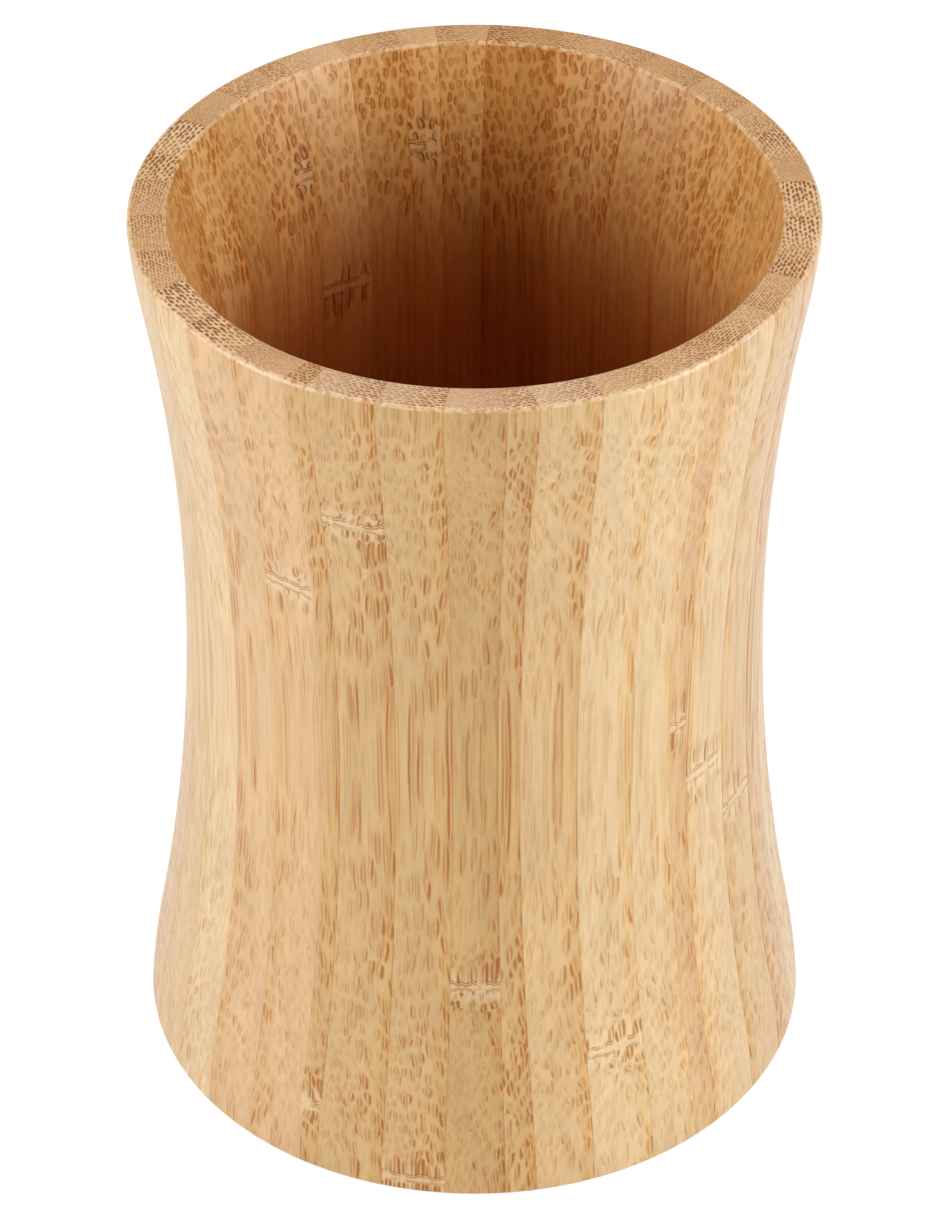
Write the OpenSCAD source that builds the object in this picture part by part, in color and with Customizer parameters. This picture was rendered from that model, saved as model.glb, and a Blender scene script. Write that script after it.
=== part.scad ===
// Bamboo cup, glued up from upright staves and turned on a lathe.
// The outside is waisted: wide at the rim, drawn in at the waist, widest at the foot.
// The base is a disc of edge-glued slats that seats in a rebate cut into the stave feet.
// The cup stands upright on z = 0 with its axis on z. The front faces -y.

/* [Outside] */
// Outer diameter at the rim
rim_d = 75; // [72:0.5:80]
// How far the waist is drawn in from the rim
waist_depth = 4.75; // [3.5:0.25:6.5]
// How far the foot spreads out from the waist
foot_spread = 5.75; // [4:0.25:8]
// Height of the cup
height = 110; // [95:1:125]
// Height of the waist above the foot
waist_h = 58.5; // [48:0.5:64]
// Radius of the curve that turns the side upright under the rim
lip_curve_r = 68; // [45:1:90]
// How far above the rim that curve would stand fully upright
lip_curve_rise = 3.4; // [0:0.2:6]
// Radius of the curve that turns the side upright over the foot
foot_curve_r = 89; // [55:1:110]
// How far below the foot that curve would stand fully upright
foot_curve_drop = 5.8; // [0:0.2:9]

/* [Inside] */
// Thickness of the wall at the rim
rim_wall = 4.2; // [3.4:0.1:5]
// Thickness of the wall at the waist, which sets the straight bore below the flared mouth
waist_wall = 4.45; // [3.9:0.05:6]
// Lean of the flared mouth from upright, in degrees
flare_angle = 15; // [11:1:20]
// Radius that blends the flare into the bore
flare_blend_r = 45; // [20:1:60]

/* [Base] */
// Width of the shoulder that the base disc seats on
base_shoulder = 2.8; // [1.5:0.1:4]
// Thickness of the base disc
base_t = 6; // [4:0.5:8]
// Height of the base disc above the surface the cup stands on
base_recess = 1; // [0.5:0.1:2]
// Glue gap around the edge of the base disc
glue_gap = 0.1; // [0.05:0.05:0.3]
// Number of slats in the base disc
base_slat_count = 9; // [7:1:11]

/* [Edges] */
// Rounding of the outer edge of the rim
rim_edge_r = 0.8; // [0.3:0.1:1.5]
// Rounding of the inner edge of the rim
mouth_edge_r = 0.7; // [0.3:0.1:1.5]
// Rounding of both edges of the foot ring
foot_edge_r = 0.6; // [0.3:0.1:1.5]

/* [Hidden] */
rim_r = rim_d / 2;
waist_r = rim_r - waist_depth;
foot_r = waist_r + foot_spread;
mouth_r = rim_r - rim_wall;
bore_r = waist_r - waist_wall;
seat_r = bore_r + base_shoulder;
seat_h = base_recess + base_t;
base_r = seat_r - glue_gap;
base_slat_w = 2 * base_r / base_slat_count;

// Overrun of the stave prisms past the wall on both sides
overrun = 2;
// Steps along a long curve of the side, along its short curves and along an edge rounding
long_steps = 8;
short_steps = 4;
edge_steps = 3;
$fn = 180;

// Glue seams between staves, as the angle in degrees round the cup at the outer and at
// the inner edge of the rim. Zero is the front, and the angle grows towards +x.
seam_angle = [
    [-5, -4.3], [5.2, 4.6], [10.4, 8.9], [20.9, 20.1], [32.3, 31.6], [41.6, 41.2],
    [46.3, 45.5], [57.4, 57], [68.4, 68.2], [77.5, 77.4], [87.2, 86.6], [97.8, 98.4],
    [106, 106], [114.7, 114.9], [124.4, 123.8], [135.1, 134.9], [146.2, 147.4],
    [154, 154.2], [164.4, 163.9], [177.2, 177.8], [187, 187.1], [194.5, 194.3],
    [205.7, 205.2], [217.2, 217.2], [221.6, 221.8], [230.9, 230.4], [241.8, 241.7],
    [252.5, 253.4], [261.7, 261.6], [272.8, 272.4], [283.6, 284.4], [295.5, 294.2],
    [306.5, 306.5], [317.5, 318], [328, 329], [332, 333], [344, 344.7]
];
stave_count = len(seam_angle);

// Bamboo tones from pale to dark, and the tone of each stave and of each slat of the base
pale = "#ebcca0";
straw = "#dfb98a";
rose = "#dab48c";
honey = "#cfa16a";
gold = "#c9995f";
smoked = "#a4703c";
stave_tone = [
    gold, honey, straw, pale, pale, rose, pale, pale, rose, pale, rose, gold, straw,
    honey, honey, gold, honey, straw, smoked, straw, honey, gold, straw, honey, straw,
    gold, pale, honey, rose, rose, straw, pale, rose, rose, straw, straw, honey
];
base_tone = [straw, honey, pale, gold, rose, straw, pale, honey, straw];

function two_digits(n) = str(n < 10 ? "0" : "", n);
STAVES = [for (i = [1:stave_count]) str("stave_", two_digits(i))];
BASE_SLATS = [for (i = [1:base_slat_count]) str("base_slat_", two_digits(i))];

// Points of an arc without its first point, which the stretch before it has already set
function arc_on(c, r, from, to, steps) = [
    for (i = [1:steps])
        let (a = from + (to - from) * i / steps)
        c + r * [cos(a), sin(a)]
];

// Points of an arc with both its ends
function arc(c, r, from, to, steps) =
    concat([c + r * [cos(from), sin(from)]], arc_on(c, r, from, to, steps));

function heading(from, to) = atan2(to.y - from.y, to.x - from.x);

// Radius of the hollow of the waist that is tangent to a round of radius r about c
function hollow_r(c, r) =
    let (a = waist_r - c.x, b = waist_h - c.y)
    (a * a + b * b - r * r) / (2 * (r - a));

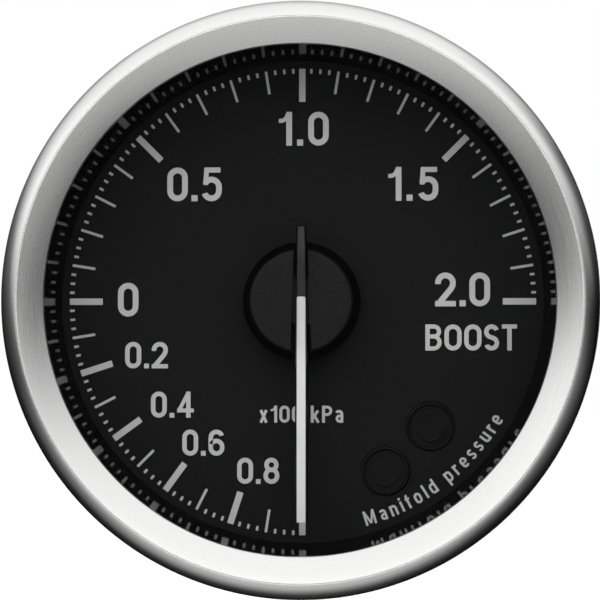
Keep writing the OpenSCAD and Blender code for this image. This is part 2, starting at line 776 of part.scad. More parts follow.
// The idler: a wheel driven by the rotor, and a pinion that drives the output wheel
module idler_gear() {
  half_tooth = 180 / idler_teeth;
  height = output_gear_top_z + pinion_over - idler_wheel_z;
  color("#e6e1d2") faced() translate([0, -idler_drop, idler_wheel_z]) difference() {
    union() {
      rotate([0, 0, -90 + half_tooth]) gear(idler_teeth, wheel_addendum_share, idler_wheel_t);
      rotate([0, 0, 90]) gear(pinion_teeth, pinion_addendum_share, height);
    }
    through(pin_r + running_fit, 0, height);
  }
}

// The output wheel with its stop peg
module output_gear() {
  half_tooth = 180 / output_teeth;
  color("#e6e1d2") faced() difference() {
    union() {
      at_z(output_gear_z) rotate([0, 0, -90 + half_tooth])
        gear(output_teeth, wheel_addendum_share, output_gear_t);
      rotate([0, 0, peg_angle]) translate([peg_orbit_r, 0, output_gear_z - peg_h])
        cylinder(r = peg_r, h = peg_h + output_gear_t / 2);
    }
    through(shaft_r + seat_fit, output_gear_z, output_gear_top_z);
  }
}

// The steel shaft from the motor to the needle
module output_shaft() {
  bottom_z = motor_floor_z + end_play;
  top_z = carrier_z - end_play;
  color("#c9cbcd") faced() at_z(bottom_z) cylinder(r = shaft_r, h = top_z - bottom_z);
}

// The metal bush that the needle is pressed on
module needle_bush() {
  color("#c0b48a") faced() at_z(bush_z) tube(bush_r, shaft_r + seat_fit, carrier_z - end_play - bush_z);
}

// The dark carrier with its hub, which the cap's slot passes over
module needle_body() {
  inner_share = 0.98;
  color("#2b2b2c") faced() {
    at_z(carrier_z) linear_extrude(carrier_t) polygon([
      [-tail_w / 2, tail_len], [-waist_w / 2, 0], [-shoulder_w / 2, -cap_r * inner_share],
      [-strip_w / 2, -needle_len], [strip_w / 2, -needle_len],
      [shoulder_w / 2, -cap_r * inner_share], [waist_w / 2, 0], [tail_w / 2, tail_len]
    ]);
    difference() {
      at_z(cap_z) cylinder(r = needle_hub_r, h = hub_top_z - cap_z);
      at_z(cap_z - overrun) cylinder(r = bush_r + seat_fit, h = carrier_z - end_play - cap_z + overrun);
    }
  }
}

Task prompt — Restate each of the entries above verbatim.

Solution to this problem —
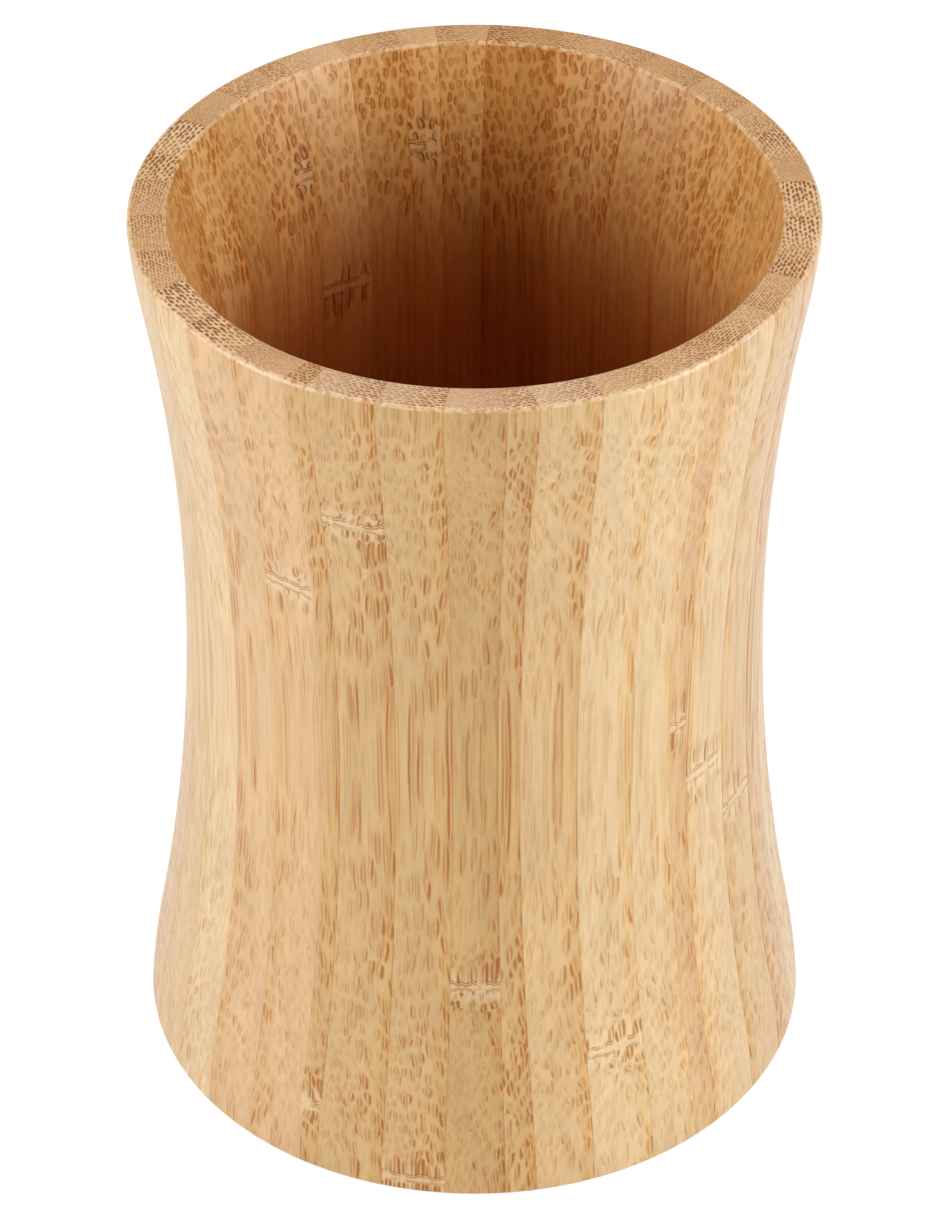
Write the OpenSCAD source that builds the object in this picture part by part, in color and with Customizer parameters. This picture was rendered from that model, saved as model.glb, and a Blender scene script. Write that script after it.
=== part.scad ===
// Bamboo cup, glued up from upright staves and turned on a lathe.
// The outside is waisted: wide at the rim, drawn in at the waist, widest at the foot.
// The base is a disc of edge-glued slats that seats in a rebate cut into the stave feet.
// The cup stands upright on z = 0 with its axis on z. The front faces -y.

/* [Outside] */
// Outer diameter at the rim
rim_d = 75; // [72:0.5:80]
// How far the waist is drawn in from the rim
waist_depth = 4.75; // [3.5:0.25:6.5]
// How far the foot spreads out from the waist
foot_spread = 5.75; // [4:0.25:8]
// Height of the cup
height = 110; // [95:1:125]
// Height of the waist above the foot
waist_h = 58.5; // [48:0.5:64]
// Radius of the curve that turns the side upright under the rim
lip_curve_r = 68; // [45:1:90]
// How far above the rim that curve would stand fully upright
lip_curve_rise = 3.4; // [0:0.2:6]
// Radius of the curve that turns the side upright over the foot
foot_curve_r = 89; // [55:1:110]
// How far below the foot that curve would stand fully upright
foot_curve_drop = 5.8; // [0:0.2:9]

/* [Inside] */
// Thickness of the wall at the rim
rim_wall = 4.2; // [3.4:0.1:5]
// Thickness of the wall at the waist, which sets the straight bore below the flared mouth
waist_wall = 4.45; // [3.9:0.05:6]
// Lean of the flared mouth from upright, in degrees
flare_angle = 15; // [11:1:20]
// Radius that blends the flare into the bore
flare_blend_r = 45; // [20:1:60]

/* [Base] */
// Width of the shoulder that the base disc seats on
base_shoulder = 2.8; // [1.5:0.1:4]
// Thickness of the base disc
base_t = 6; // [4:0.5:8]
// Height of the base disc above the surface the cup stands on
base_recess = 1; // [0.5:0.1:2]
// Glue gap around the edge of the base disc
glue_gap = 0.1; // [0.05:0.05:0.3]
// Number of slats in the base disc
base_slat_count = 9; // [7:1:11]

/* [Edges] */
// Rounding of the outer edge of the rim
rim_edge_r = 0.8; // [0.3:0.1:1.5]
// Rounding of the inner edge of the rim
mouth_edge_r = 0.7; // [0.3:0.1:1.5]
// Rounding of both edges of the foot ring
foot_edge_r = 0.6; // [0.3:0.1:1.5]

/* [Hidden] */
rim_r = rim_d / 2;
waist_r = rim_r - waist_depth;
foot_r = waist_r + foot_spread;
mouth_r = rim_r - rim_wall;
bore_r = waist_r - waist_wall;
seat_r = bore_r + base_shoulder;
seat_h = base_recess + base_t;
base_r = seat_r - glue_gap;
base_slat_w = 2 * base_r / base_slat_count;

// Overrun of the stave prisms past the wall on both sides
overrun = 2;
// Steps along a long curve of the side, along its short curves and along an edge rounding
long_steps = 8;
short_steps = 4;
edge_steps = 3;
$fn = 180;

// Glue seams between staves, as the angle in degrees round the cup at the outer and at
// the inner edge of the rim. Zero is the front, and the angle grows towards +x.
seam_angle = [
    [-5, -4.3], [5.2, 4.6], [10.4, 8.9], [20.9, 20.1], [32.3, 31.6], [41.6, 41.2],
    [46.3, 45.5], [57.4, 57], [68.4, 68.2], [77.5, 77.4], [87.2, 86.6], [97.8, 98.4],
    [106, 106], [114.7, 114.9], [124.4, 123.8], [135.1, 134.9], [146.2, 147.4],
    [154, 154.2], [164.4, 163.9], [177.2, 177.8], [187, 187.1], [194.5, 194.3],
    [205.7, 205.2], [217.2, 217.2], [221.6, 221.8], [230.9, 230.4], [241.8, 241.7],
    [252.5, 253.4], [261.7, 261.6], [272.8, 272.4], [283.6, 284.4], [295.5, 294.2],
    [306.5, 306.5], [317.5, 318], [328, 329], [332, 333], [344, 344.7]
];
stave_count = len(seam_angle);

// Bamboo tones from pale to dark, and the tone of each stave and of each slat of the base
pale = "#ebcca0";
straw = "#dfb98a";
rose = "#dab48c";
honey = "#cfa16a";
gold = "#c9995f";
smoked = "#a4703c";
stave_tone = [
    gold, honey, straw, pale, pale, rose, pale, pale, rose, pale, rose, gold, straw,
    honey, honey, gold, honey, straw, smoked, straw, honey, gold, straw, honey, straw,
    gold, pale, honey, rose, rose, straw, pale, rose, rose, straw, straw, honey
];
base_tone = [straw, honey, pale, gold, rose, straw, pale, honey, straw];

function two_digits(n) = str(n < 10 ? "0" : "", n);
STAVES = [for (i = [1:stave_count]) str("stave_", two_digits(i))];
BASE_SLATS = [for (i = [1:base_slat_count]) str("base_slat_", two_digits(i))];

// Points of an arc without its first point, which the stretch before it has already set
function arc_on(c, r, from, to, steps) = [
    for (i = [1:steps])
        let (a = from + (to - from) * i / steps)
        c + r * [cos(a), sin(a)]
];

// Points of an arc with both its ends
function arc(c, r, from, to, steps) =
    concat([c + r * [cos(from), sin(from)]], arc_on(c, r, from, to, steps));

function heading(from, to) = atan2(to.y - from.y, to.x - from.x);

// Radius of the hollow of the waist that is tangent to a round of radius r about c
function hollow_r(c, r) =
    let (a = waist_r - c.x, b = waist_h - c.y)
    (a * a + b * b - r * r) / (2 * (r - a));

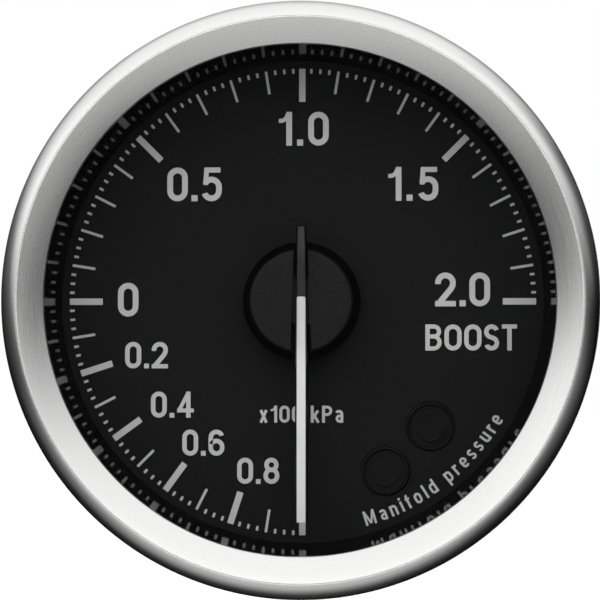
Keep writing the OpenSCAD and Blender code for this image. This is part 2, starting at line 776 of part.scad. More parts follow.
// The idler: a wheel driven by the rotor, and a pinion that drives the output wheel
module idler_gear() {
  half_tooth = 180 / idler_teeth;
  height = output_gear_top_z + pinion_over - idler_wheel_z;
  color("#e6e1d2") faced() translate([0, -idler_drop, idler_wheel_z]) difference() {
    union() {
      rotate([0, 0, -90 + half_tooth]) gear(idler_teeth, wheel_addendum_share, idler_wheel_t);
      rotate([0, 0, 90]) gear(pinion_teeth, pinion_addendum_share, height);
    }
    through(pin_r + running_fit, 0, height);
  }
}

// The output wheel with its stop peg
module output_gear() {
  half_tooth = 180 / output_teeth;
  color("#e6e1d2") faced() difference() {
    union() {
      at_z(output_gear_z) rotate([0, 0, -90 + half_tooth])
        gear(output_teeth, wheel_addendum_share, output_gear_t);
      rotate([0, 0, peg_angle]) translate([peg_orbit_r, 0, output_gear_z - peg_h])
        cylinder(r = peg_r, h = peg_h + output_gear_t / 2);
    }
    through(shaft_r + seat_fit, output_gear_z, output_gear_top_z);
  }
}

// The steel shaft from the motor to the needle
module output_shaft() {
  bottom_z = motor_floor_z + end_play;
  top_z = carrier_z - end_play;
  color("#c9cbcd") faced() at_z(bottom_z) cylinder(r = shaft_r, h = top_z - bottom_z);
}

// The metal bush that the needle is pressed on
module needle_bush() {
  color("#c0b48a") faced() at_z(bush_z) tube(bush_r, shaft_r + seat_fit, carrier_z - end_play - bush_z);
}

// The dark carrier with its hub, which the cap's slot passes over
module needle_body() {
  inner_share = 0.98;
  color("#2b2b2c") faced() {
    at_z(carrier_z) linear_extrude(carrier_t) polygon([
      [-tail_w / 2, tail_len], [-waist_w / 2, 0], [-shoulder_w / 2, -cap_r * inner_share],
      [-strip_w / 2, -needle_len], [strip_w / 2, -needle_len],
      [shoulder_w / 2, -cap_r * inner_share], [waist_w / 2, 0], [tail_w / 2, tail_len]
    ]);
    difference() {
      at_z(cap_z) cylinder(r = needle_hub_r, h = hub_top_z - cap_z);
      at_z(cap_z - overrun) cylinder(r = bush_r + seat_fit, h = carrier_z - end_play - cap_z + overrun);
    }
  }
}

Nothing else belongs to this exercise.